Cambia l’assistenza sanitaria in Sicilia, e lo fa per volontà del nuovo assessore alla Salute, Giovanna Volo, che vuole innovare l’assetto delle strutture organizzative esistenti, modellandole per quanto possibile a quello che già viene attuato da diverse regioni del nord Italia e da alcuni Paesi europei.
In Sicilia dunque ci si avvia non più verso un tipo di assistenza che in questi anni ha visto i pazienti avere, oltre al medico di famiglia, gli ospedali come punto di riferimento quasi esclusivo nel momento in cui avevano bisogno di cure ed assistenza sanitaria, ma verso un “sistema” più organico che prevede la valorizzazione delle strutture del territorio ed un sempre maggiore coinvolgimento delle cliniche private. Il tutto integrato da strutture intermedie che saranno le “case di comunità” dove si potranno richiedere assistenze ambulatoriali di primo soccorso anche domiciliari, e gli “ospedali di comunità”, dove verranno assicurate le guardie mediche per 24 ore al giorno e messi a disposizione dei posti letto per accogliere malati con patologie non gravi o per emergenze di bassa intensità.
Un progetto che è stato sponsorizzato dal presidente della Regione Siciliana, Renato Schifani, che, per metterlo in atto, ha scelto una figura al di fuori dei partiti e dei parlamentari dell’Ars, ed individuando una persona di provata esperienza organizzativa nel settore sanitario, la dott.ssa Giovanna Volo, che oltre ad aver lavorato in ospedali del nord, negli ultimi anni è stata anche al vertice di alcune tra le più importanti Aziende sanitarie della Sicilia.
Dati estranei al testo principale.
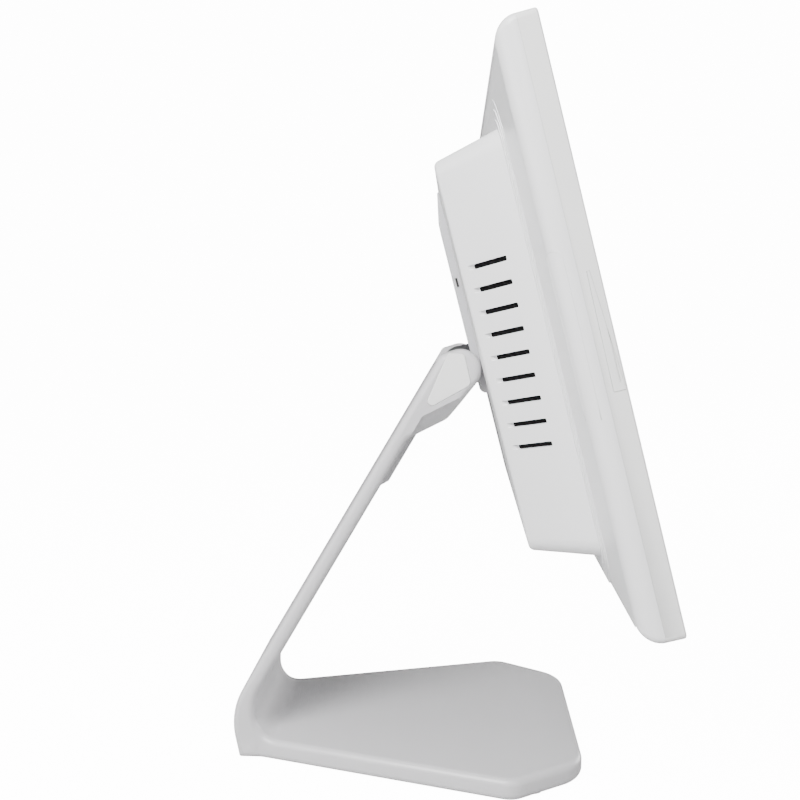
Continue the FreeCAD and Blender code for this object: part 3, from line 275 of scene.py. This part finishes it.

«Il nostro impegno – racconta adesso la dott.ssa Volo, che è nissena di nascita – è rivolto alla innovazione organizzativa, tenendo presente quelle che sono le norme già esistenti, creando una integrazione molto forte tra una migliore offerta assistenziale che arriverà dai territori e che verrà integrata da quella ospedaliera, e ciò anche perché la nostra regione non ha mai realmente sviluppato una assistenza sanitaria territoriale forte, spostando tutti servizi quasi esclusivamente sugli ospedali. Dopo la tragica esperienza della pandemia, quello che abbiamo avuto come lezione è stato che meno le persone si recano in ospedale e più viene salvaguardata la loro salute. Per cui quello che è il mio impegno da assessore, che viene condiviso dall’intero Governo regionale, è di creare una fortissima innovazione, che passa attraverso una rivalutazione del territorio in applicazione delle norme già esistenti anche a livello nazionale. Non dobbiamo dunque inventarci niente, dobbiamo solo applicare una correlazione molto forte con l’area ospedaliera. Quello che verrà fuori saranno le reti di assistenza, ad esempio quella per gli ammalati oncologici, la collaborazione tra medici di medicina generale che saranno la parte rilevante dell’assistenza territoriale ed i medici specialisti».
«Dobbiamo considerare oltretutto che all’interno di questo sistema – spiega ancora l’assessore regionale alla Salute – va integrata anche la sanità privata, poiché si tratta di una rete di strutture che devono dare un contributo forte all’assistenza generale. E ciò sotto l’assoluta egida di quelle che sono le normative vigenti e sotto controlli consistenti, assicurando comunque il contributo che le case di cura possono dare, poiché spesso hanno tecnologie molto avanzate e specialisti di altissimo livello. Un settore che può dare una risposta sicura nell’ambito del contenimento anche delle liste d’attesa. Poi, tornando al territorio ed immaginando che possa recepire la domanda di bassa intensità, potrà anche rispondere alle esigenze della assistenza domiciliare proprio per garantire alla popolazione la contiguità assoluta dell’assistenza, cioè là dove la persona ha difficoltà a muoversi sarà la sanità ad andare al suo domicilio. Questo consentirà di evitare i viaggi inutili verso gli ospedali e, in particolare, di usare in maniera inappropriata anche i pronto soccorso degli ospedali poiché anche la piccola emergenza dovrà, anzi, sarà gestita dai privati, come già esiste dagli anni ’90 nell’Emilia Romagna, per cui noi dobbiamo far sì che la risposta a quelle che sono le macroscopiche condizioni di fastidio, di irritazione, di inefficienza che le persone registrano le potremo sicuramente risolvere con queste ipotesi operative». «Infine va ricordato – conclude – che il Pnrr prevede, proprio per le infrastrutture, finanziamenti consistenti, quindi noi nell’ambito della utilizzazione o eventuale neo definizione strutturale di quelle che possono essere le Case della salute o gli ospedali di comunità, potremo certamente dare risposte qualificate».